Ed. note: This is the first part in a series by Women’s Adventure contributor Alyssandra Barnes, as she makes her way around the U.S. Virgin Islands and shares her travel tips. And yes, it’s snowing right now, so we are a little jealous.
First Stop: St. Croix
Most people, myself included, only have a vague idea of the oceanic area between Florida and Brazil. The Caribbean has always been deemed paradise; imagined as some tropical scene from a movie rather than a precise geographic location. Until the airplane landed in St. Thomas, I knew very little about the Caribbean outside of its reputation for crystal-blue waters. It didn’t take long to discover the far-reaching island chain of the Antilles, which includes thousands of islands, reefs, and inlets nestled snugly between the North Atlantic and the Caribbean Sea, is much more than a two-day vacation destination.

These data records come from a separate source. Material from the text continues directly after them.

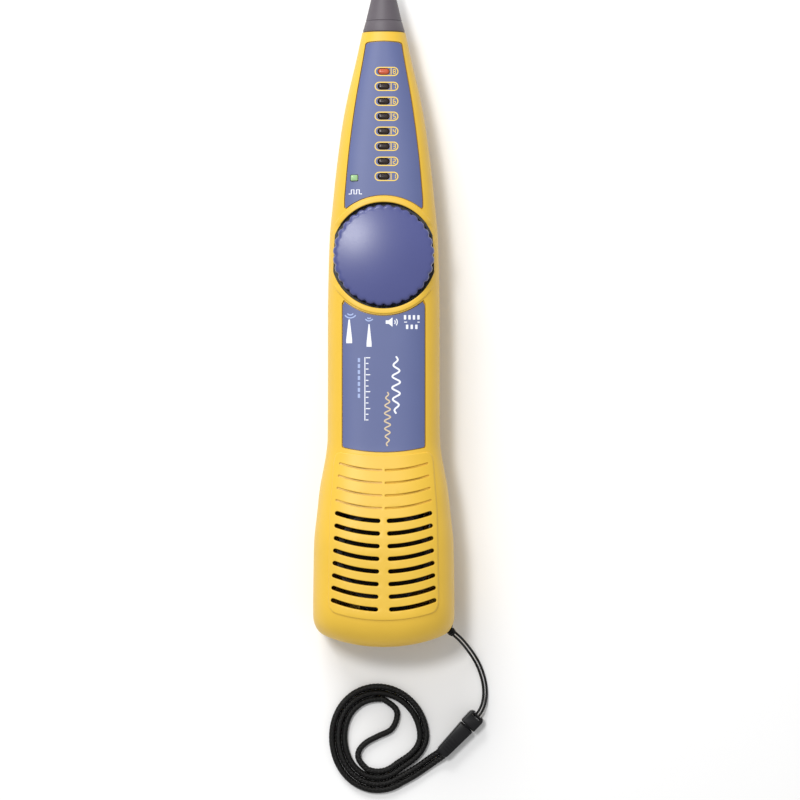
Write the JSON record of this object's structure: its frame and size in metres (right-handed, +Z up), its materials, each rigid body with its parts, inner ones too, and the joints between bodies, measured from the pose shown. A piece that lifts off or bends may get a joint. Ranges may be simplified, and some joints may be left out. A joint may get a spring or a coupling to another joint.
{
  "type": "tone probe",
  "caption": "Handheld cable tone probe with a tapered nose, turning mode dial, signal lights, slotted speaker face, sliding battery door and a wrist lanyard on a clasp.",
  "frame": {"origin": "on the surface that the probe lies on, under the middle of its length and width, the lanyard left out", "axes": "+Y along the probe towards its tip, +Z up out of its face, +X to the right when its face is looked at with the tip away from the viewer"},
  "size_m": [0.0597, 0.2819, 0.0334],
  "materials": {
    "case_yellow": "satin moulded plastic",
    "tip_grey": "fine matt moulded plastic",
    "label_blue": "matt printed film",
    "dial_blue": "satin moulded plastic",
    "light_red": "clear tinted lens",
    "light_dark": "unlit tinted lens",
    "light_green": "tinted lens",
    "plastic_black": "matt moulded plastic",
    "clasp_black": "polished moulded plastic",
    "cord_black": "braided polyester",
    "plastic_cream": "natural moulded plastic",
    "board_green": "solder-masked board",
    "steel": "plated steel",
    "contact_gold": "plated spring metal",
    "ferrite": "sintered ferrite",
    "foam": "closed-cell foam",
    "cone_paper": "pressed paper cone",
    "wire_red": "wire insulation",
    "wire_black": "wire insulation",
    "battery_skin": "printed battery sleeve"
  },
  "bodies": {
    "probe": {"front_case": "case_yellow", "rear_case": "case_yellow", "probe_tip": "tip_grey", "pickup_antenna": "ferrite", "upper_label": "label_blue", "lower_label": "label_blue", "signal_led_1": "light_red", "signal_led_2": "light_dark", "signal_led_3": "light_dark", "signal_led_4": "light_dark", "signal_led_5": "light_dark", "signal_led_6": "light_dark", "signal_led_7": "light_dark", "signal_led_8": "light_dark", "sync_led": "light_green", "detent_spring": "steel", "main_board": "board_green", "processor_chip": "plastic_black", "amplifier_chip": "plastic_black", "crystal_can": "steel", "speaker_frame": "steel", "speaker_magnet": "ferrite", "speaker_cone": "cone_paper", "speaker_gasket": "foam", "speaker_lead_a": "wire_black", "speaker_lead_b": "wire_black", "battery": "battery_skin", "battery_post_plus": "steel", "battery_post_minus": "steel", "battery_snap": "plastic_black", "battery_lead_red": "wire_red", "battery_lead_black": "wire_black", "rj45_jack": "plastic_black", "jack_contacts": "contact_gold", "jack_board": "board_green", "jack_ribbon": "plastic_cream", "case_screw_1": "steel", "case_screw_2": "steel", "case_screw_3": "steel", "case_screw_4": "steel", "case_screw_5": "steel", "case_screw_6": "steel", "lanyard_pin": "steel", "string_hitch": "cord_black", "string_strand_a": "cord_black", "string_strand_b": "cord_black", "clasp_yoke": "clasp_black"},
    "dial": {"mode_dial": "dial_blue", "contact_rotor": "plastic_cream", "rotor_wiper": "contact_gold", "dial_screw": "steel"},
    "door": {"battery_door": "case_yellow", "battery_pad": "foam"},
    "wrist_strap": {"clasp_sleeve": "clasp_black", "wrist_cord_lead": "cord_black", "wrist_cord_coil": "cord_black", "wrist_cord_bight": "cord_black"}
  },
  "joints": [
    {"name": "dial_turn", "type": "hinge", "parent": "probe", "child": "dial", "pos_m": [0, 0.017, 0.0235], "axis": [0, 0, 1], "range_deg": [0, 72]},
    {"name": "battery_door_slide", "type": "slide", "parent": "probe", "child": "door", "axis": [0, -1, 0], "range_m": [0, 0.012]},
    {"name": "clasp_release", "type": "slide", "parent": "probe", "child": "wrist_strap", "axis": [-0.6882, -0.7255, 0], "range_m": [0, 0.012]}
  ]
}
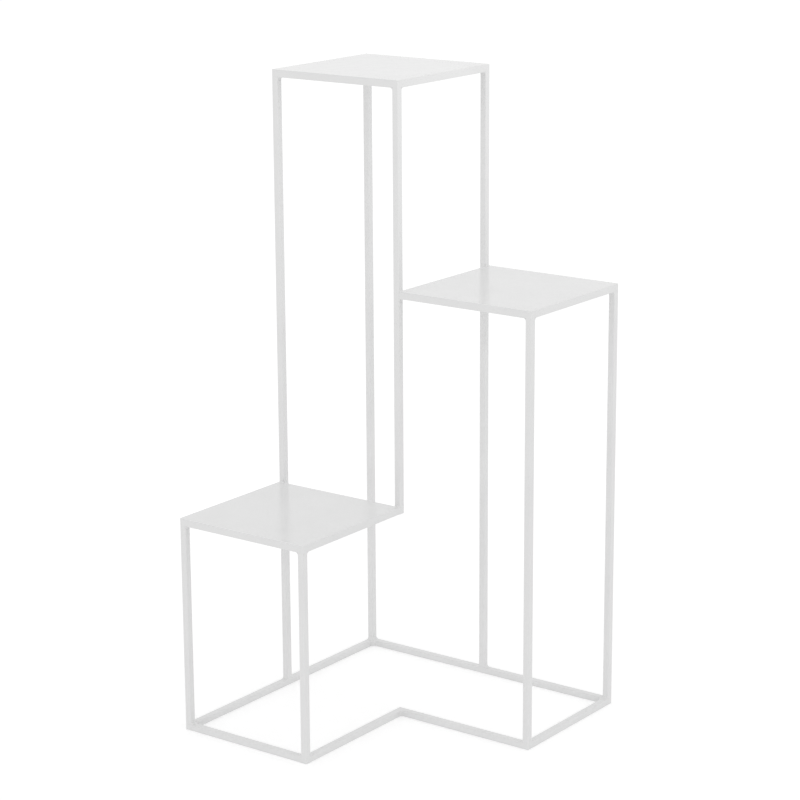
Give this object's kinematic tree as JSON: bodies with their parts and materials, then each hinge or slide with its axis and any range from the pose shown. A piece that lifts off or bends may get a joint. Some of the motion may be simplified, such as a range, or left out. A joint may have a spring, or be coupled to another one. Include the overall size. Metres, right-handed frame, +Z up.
{
  "type": "tiered plant stand",
  "caption": "L-shaped plant stand: square steel tube welded into stepped columns, with a flat square sheet steel shelf on each, all powder coated white.",
  "frame": {"origin": "middle of the footprint's bounding box, on the floor", "axes": "+Z up; +Y from the low shelf towards the tall column; +X from the tall column towards the middle shelf"},
  "size_m": [0.55, 0.55, 1.15],
  "materials": {
    "tube_paint": "satin white powder coat on square steel tube",
    "sheet_paint": "satin white powder coat on sheet steel, faintly reflecting what stands on it",
    "weld_paint": "satin white powder coat over fillet and tack welds"
  },
  "bodies": {
    "root": {"base_front_rail": "tube_paint", "base_crook_side_rail": "tube_paint", "base_crook_front_rail": "tube_paint", "base_right_rail": "tube_paint", "base_back_rail": "tube_paint", "base_left_rail": "tube_paint", "tower_front_left_post": "tube_paint", "tower_back_left_post": "tube_paint", "tower_back_right_post": "tube_paint", "tower_short_post": "tube_paint", "short_post_end_plate": "tube_paint", "low_front_left_post": "tube_paint", "low_front_right_post": "tube_paint", "mid_front_right_post": "tube_paint", "mid_back_right_post": "tube_paint", "low_front_rail": "tube_paint", "low_right_rail": "tube_paint", "low_back_rail": "tube_paint", "low_left_rail": "tube_paint", "mid_front_rail": "tube_paint", "mid_right_rail": "tube_paint", "mid_back_rail": "tube_paint", "mid_left_rail": "tube_paint", "top_front_rail": "tube_paint", "top_right_rail": "tube_paint", "top_back_rail": "tube_paint", "top_left_rail": "tube_paint", "low_shelf_plate": "sheet_paint", "mid_shelf_plate": "sheet_paint", "top_shelf_plate": "sheet_paint", "base_corner_welds": "weld_paint", "post_foot_welds": "weld_paint", "low_frame_welds": "weld_paint", "mid_frame_welds": "weld_paint", "top_frame_welds": "weld_paint", "low_plate_welds": "weld_paint", "mid_plate_welds": "weld_paint", "top_plate_welds": "weld_paint"}
  },
  "joints": []
}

In the island chain, United States territories are some of the most popular destinations, including the U.S. Virgin Islands of St. Thomas, St. John, and St. Croix. Although all clumped together under the same title, each of the islands has a totally different feel. St. Croix is often glanced over since it’s removed from its sister islands of St. Thomas and St. John, but the slow and relaxed vibe of the island allows a visitor much more unrestricted fun.
The Island: The Ins and Outs
The largest of the U.S. Virgin Islands, St. Croix is also the most detached. St. Thomas and St. John are within sight of each other, and a ferry ride between them takes only about 15 minutes. To get to St. Croix from either of the other islands, the ferry takes almost two hours. (Note: As of June, 2013, the ferry is currently out of service but plans to resume sometime in 2014.) St. Croix does have its own international airport, so traveling there from the contiguous U.S. is a breeze. Island hopping is also simple by the seaplane, which takes about 25 minutes from St. Thomas to St. Croix.
Although it’s the biggest, St. Croix has the smallest native population (full-time residents) of the three U.S.V.I., coming in around 50,000. Not many cruise ships stop over on St. Croix, an event that can practically double the body count on an island. Since St. Thomas and St. John have much more tourist traffic, St. Croix tends to feel more natural and tranquil.
Hitting the Waves: Paddleboarding
Water sports are available year-round. Paddleboarding is one of the most popular activities and boards can be rented at most beaches or hotels/resorts. The wider boards are for beginners and easier to control because they are heavier. The slimmer boards require much more balance control and are less forgiving during weight shifts and swells.
Once the board in the water off the beach, you hop onto the board and paddle on your knees until you are a handful of yards away from the beach and swimmers or snorkelers. Then you’re free to stand up and travel out to sea. Steering the board is much like a canoe and rotating paddling sides is suggested for straight paddle distances. The proper technique to paddling is bending at the waist and taking long pulls with the paddle in the water, which works your abs and relieves some of the stress on your arms. If you’re paddling to see the seashore or cliff side, or have a particular destination in mind, begin your journey into the wind so during the return trip the wind will be in your favor.
Seeing the light: Exploring Bioluminescent Bays
St. Croix is home to two bioluminescent bays, thanks to jellyfish, glow worms, and dinoflagellates. Kayaking with clear kayaks is the most popular way to experience the bays at night to feel surrounded by the glow. The bay starts to glow when the water is stimulated, which guarantees wherever people are, there will be bioluminescent light. Besides the traditional paddle kayaks, there are pedal kayaks which are easier for inexperienced paddlers to maneuver.
There are, of course, other kayaking spots in the National Parks on the islands, including a kayak path where Christopher Columbus and his crew landed and rowed to land in the 1400s. It’s the only place where Columbus actually went ashore on what is now U.S. territory.
Taking the Wheel: Off-Roading
In the middle of the island there are almost 15 acres of undeveloped land known as the rainforest. (Although similar in appearance because of its overgrowth of flora, it’s not technically a rainforest.) Locals will give AV tours and guided off-road tours in Jeeps for small groups and journey to some of the best secret swimming holes, overlooks, and hiking spots.
The tours can last anywhere from a couple of hours to a whole day, depending on how much the group wants to see and the weather. Along with the beautiful rainforest sights, tours will include historical ruins and visits to tide pools.
St. Croix’s diamond-in-the-rough atmosphere provides an opportunity for exploration without the hordes of people that travel to the other islands. Even the biggest towns of Frederiksted and Christiansted on the west end of St. Croix have nowhere near the nightlife that places in St. Thomas have, but the trade-off is that the undeveloped and uncrowded parts of the island give it a much more adventurous and undiscovered vibe.